On a bright, sunny day the lights may be dimmed to 5 or 10 per cent; on a cloudy or rainy day the lights may need to run at 80 or 90 per cent, so overall we are using way less energy. The main benefit after energy saving is consistency of light level. The person occupying the room may not even be aware the lights are dynamically changing brightness to compensate for any loss of daylight. Daylight harvesting is now beginning to be used in homes, particularly in rooms where consistent lighting is useful, such as kitchens, laundries, studies, garages, and workshops.
7. LED Lighting systems are becoming pretty amazing
Technology can be a beautiful thing, and when it saves energy as well as significantly improving the functionality and liveability of your home, it’s well worth considering if you’re building a new house. Full lighting control systems such as BMS – Building Management Control (you decide which switches control which lights), more flexible (change your mind, change your programming), and more beautiful (dimming, mood lighting, architectural lighting).
Systems like these can also add convenience (one switch can set a global scene such as ‘All Off’ or ‘Welcome Home’), can be safer (sensor lighting and integration to alarm systems), thrifty (use less electricity and extend bulb life), and smarter (you can control all your lights from smartphones and iPads). Lighting can also be integrated with mechanical systems, irrigation systems, window treatments, air conditioning, ceiling fans and your audio/visual system.
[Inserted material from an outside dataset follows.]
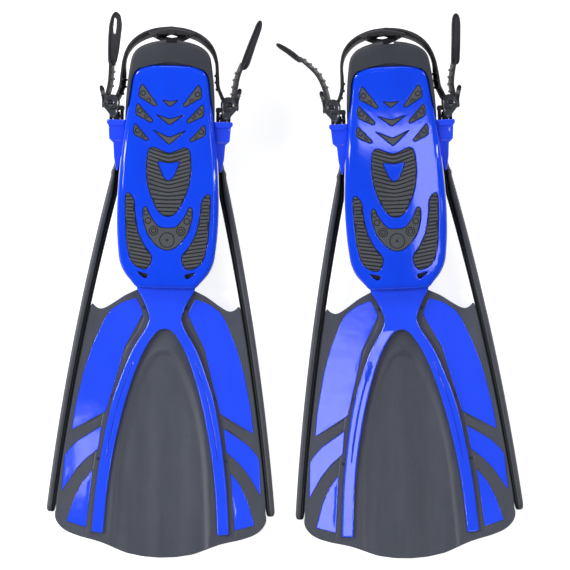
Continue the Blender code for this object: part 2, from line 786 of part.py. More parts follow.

8. LED Lights can be voice activated
Expanding on the technology and lighting control systems mentioned above, did you know you can control your lights by talking to them? Apple, Google, and Amazon all have systems with voice control that can respond to your verbal commands. This technology doesn’t just apply to homes with significant investment in full lighting control systems, but can also be implemented by just installing several compatible smart bulbs from partnered manufacturers. So get excited, saying ‘Lights on’ as you walk into your home and getting an instant result is here, right now.